Robert doesn’t know his birth day.
Both his parents were killed in Uganda’s civil war and he has no other family. He was adopted as a young boy and did well in school.
Today he is one of only four kidney doctors in a country of 35 million people.
While communicable diseases such as malaria and HIV remain the most common cause of death here in Uganda, the prevalence of chronic diseases like hypertension and diabetes is on the rise. These conditions often lead to kidney disease and the need for dialysis. And in a place where kidney transplants are not an option, dialysis is a life sentence.

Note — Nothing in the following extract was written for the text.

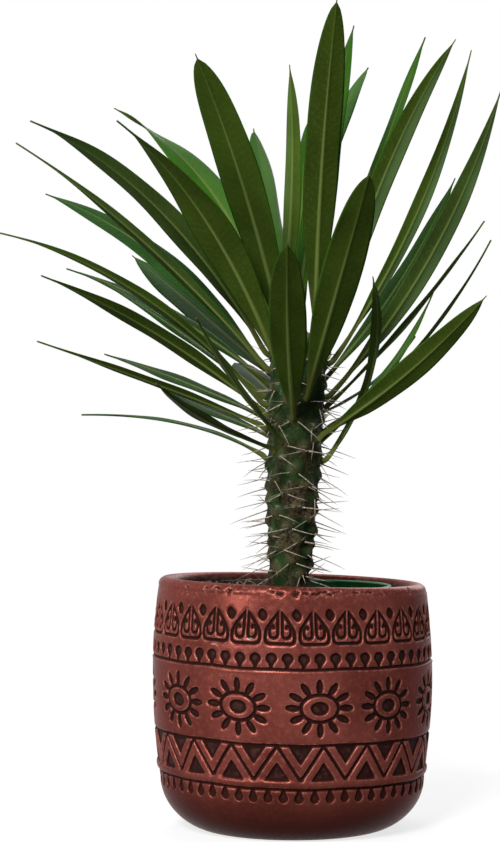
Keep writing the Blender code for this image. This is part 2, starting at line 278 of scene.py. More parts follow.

One of the many challenges in a resource-limited setting is that those in charge of health budgets have to make difficult decisions; ones that many of us in the west would find unpalatable. Faced with investing in high need areas such as public and maternal health, or those that have a relatively small number of cases like chronic kidney disease, the government here (and in most places like this) choose the former over the latter. Every time.
Through a sheer sense of will and some obvious negotiating talents, Robert has built the dialysis unit here from four stations to 28. He and his colleagues now provide dialysis for nearly 100 patients each week. Each of them generally come for two sessions per week and must pay $30 each time. The money goes directly to cover the cost of the supplies.
I asked Robert what happens if a patient can’t pay.
Still thinking about his response hours later, I am unable to reconcile it with anything I hold dear. At first I was shocked, and then I was angry, and now my emotions oscillate between resignation, sadness, and a weird sense of rationalization. For if it wasn’t for our support of Robert and his commitment and perseverance, even more people would die. I have told myself this a dozen times already today.
But I can’t shake the sad reality that where you live so often determines if you live.